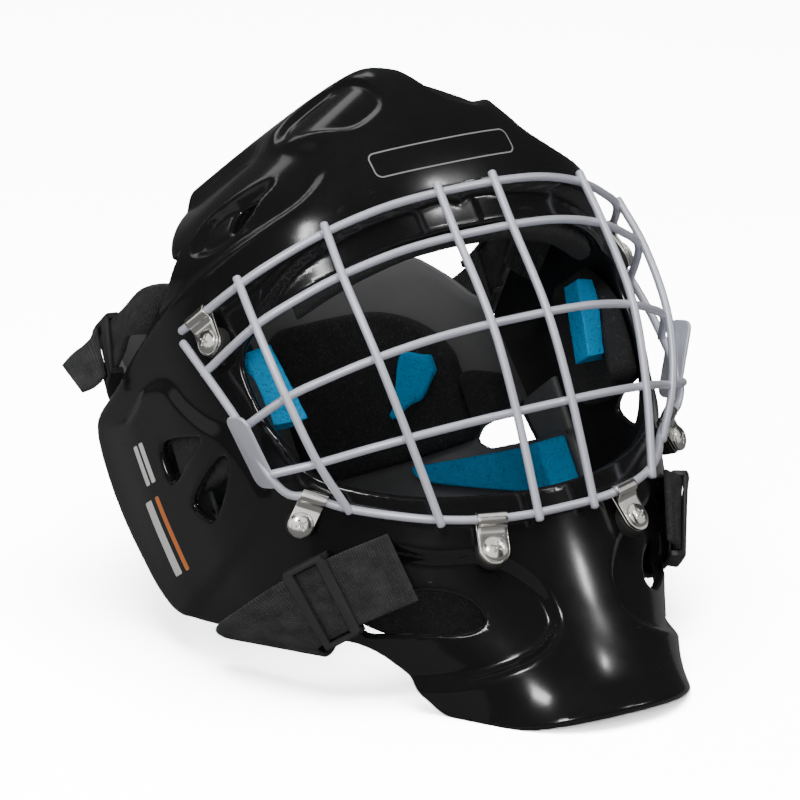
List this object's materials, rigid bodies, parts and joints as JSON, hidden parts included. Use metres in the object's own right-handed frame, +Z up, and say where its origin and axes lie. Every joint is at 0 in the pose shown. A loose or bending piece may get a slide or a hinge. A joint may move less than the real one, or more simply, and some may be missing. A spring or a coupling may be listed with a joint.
{
  "type": "hockey goalie mask",
  "caption": "Full-face goalie mask: glossy hard shell with a welded wire cage on screwed clips, foam lining, rear plate and elastic harness, resting leaned back.",
  "frame": {"origin": "centre of the footprint on the floor the mask rests on, with the face leaned back", "axes": "+Z up, the face looks toward -Y, +X toward the wearer's left"},
  "size_m": [0.235, 0.3022, 0.2369],
  "materials": {
    "shell": "gloss",
    "cage": "satin",
    "hardware": "polished",
    "washer_rubber": "matte",
    "black_foam": "matte",
    "blue_foam": "matte",
    "grey_plastic": "satin",
    "webbing": "matte",
    "slide_plastic": "satin"
  },
  "bodies": {
    "root": {"shell": "shell", "cage": "cage", "clip_upper_right": "hardware", "screw_upper_right": "hardware", "washer_upper_right": "washer_rubber", "clip_cheek_right": "hardware", "screw_cheek_right": "hardware", "washer_cheek_right": "washer_rubber", "clip_chin_right": "hardware", "screw_chin_right": "hardware", "washer_chin_right": "washer_rubber", "clip_upper_left": "hardware", "screw_upper_left": "hardware", "washer_upper_left": "washer_rubber", "clip_cheek_left": "hardware", "screw_cheek_left": "hardware", "washer_cheek_left": "washer_rubber", "clip_chin_left": "hardware", "screw_chin_left": "hardware", "washer_chin_left": "washer_rubber", "sweatband": "black_foam", "temple_block_right": "blue_foam", "temple_pad_right": "black_foam", "temple_block_left": "blue_foam", "temple_pad_left": "black_foam", "back_plate": "grey_plastic", "back_pad_right": "black_foam", "wing_pad_right": "black_foam", "nape_pad_right": "blue_foam", "side_pad_right": "blue_foam", "back_pad_left": "black_foam", "wing_pad_left": "black_foam", "nape_pad_left": "blue_foam", "side_pad_left": "blue_foam", "crown_strap": "webbing", "chin_sling": "black_foam", "jaw_strap_right": "webbing", "jaw_slide_right": "slide_plastic", "temple_strap_right": "webbing", "temple_slide_right": "slide_plastic", "temple_tail_right": "webbing", "jaw_strap_left": "webbing", "jaw_slide_left": "slide_plastic", "temple_strap_left": "webbing", "temple_slide_left": "slide_plastic", "temple_tail_left": "webbing"}
  },
  "joints": []
}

———

- WRITTEN INSTRUCTION -
Print back all the lines verbatim.

- WRITTEN SOLUTION -
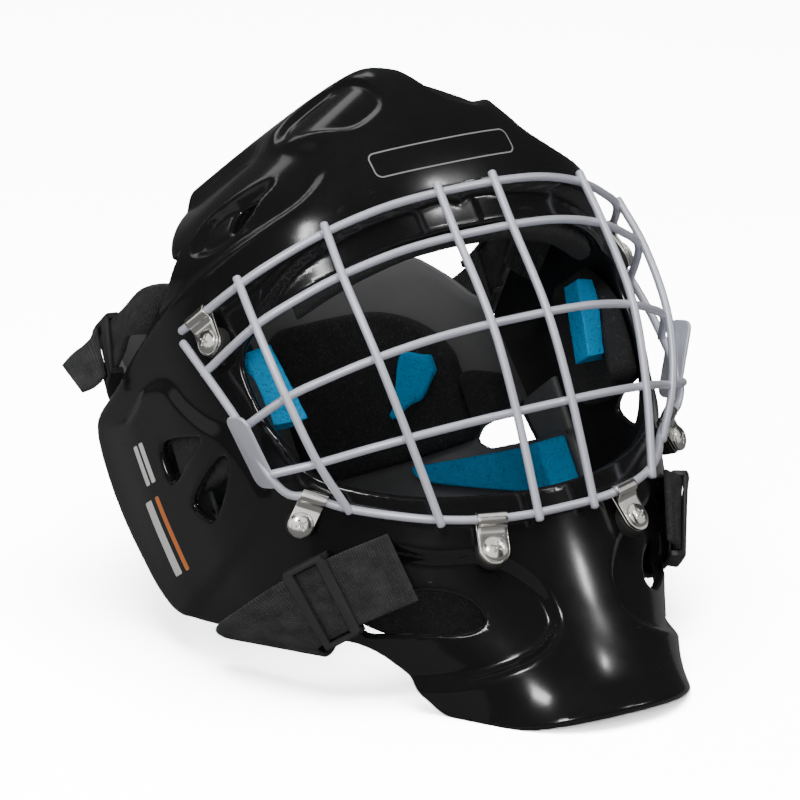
List this object's materials, rigid bodies, parts and joints as JSON, hidden parts included. Use metres in the object's own right-handed frame, +Z up, and say where its origin and axes lie. Every joint is at 0 in the pose shown. A loose or bending piece may get a slide or a hinge. A joint may move less than the real one, or more simply, and some may be missing. A spring or a coupling may be listed with a joint.
{
  "type": "hockey goalie mask",
  "caption": "Full-face goalie mask: glossy hard shell with a welded wire cage on screwed clips, foam lining, rear plate and elastic harness, resting leaned back.",
  "frame": {"origin": "centre of the footprint on the floor the mask rests on, with the face leaned back", "axes": "+Z up, the face looks toward -Y, +X toward the wearer's left"},
  "size_m": [0.235, 0.3022, 0.2369],
  "materials": {
    "shell": "gloss",
    "cage": "satin",
    "hardware": "polished",
    "washer_rubber": "matte",
    "black_foam": "matte",
    "blue_foam": "matte",
    "grey_plastic": "satin",
    "webbing": "matte",
    "slide_plastic": "satin"
  },
  "bodies": {
    "root": {"shell": "shell", "cage": "cage", "clip_upper_right": "hardware", "screw_upper_right": "hardware", "washer_upper_right": "washer_rubber", "clip_cheek_right": "hardware", "screw_cheek_right": "hardware", "washer_cheek_right": "washer_rubber", "clip_chin_right": "hardware", "screw_chin_right": "hardware", "washer_chin_right": "washer_rubber", "clip_upper_left": "hardware", "screw_upper_left": "hardware", "washer_upper_left": "washer_rubber", "clip_cheek_left": "hardware", "screw_cheek_left": "hardware", "washer_cheek_left": "washer_rubber", "clip_chin_left": "hardware", "screw_chin_left": "hardware", "washer_chin_left": "washer_rubber", "sweatband": "black_foam", "temple_block_right": "blue_foam", "temple_pad_right": "black_foam", "temple_block_left": "blue_foam", "temple_pad_left": "black_foam", "back_plate": "grey_plastic", "back_pad_right": "black_foam", "wing_pad_right": "black_foam", "nape_pad_right": "blue_foam", "side_pad_right": "blue_foam", "back_pad_left": "black_foam", "wing_pad_left": "black_foam", "nape_pad_left": "blue_foam", "side_pad_left": "blue_foam", "crown_strap": "webbing", "chin_sling": "black_foam", "jaw_strap_right": "webbing", "jaw_slide_right": "slide_plastic", "temple_strap_right": "webbing", "temple_slide_right": "slide_plastic", "temple_tail_right": "webbing", "jaw_strap_left": "webbing", "jaw_slide_left": "slide_plastic", "temple_strap_left": "webbing", "temple_slide_left": "slide_plastic", "temple_tail_left": "webbing"}
  },
  "joints": []
}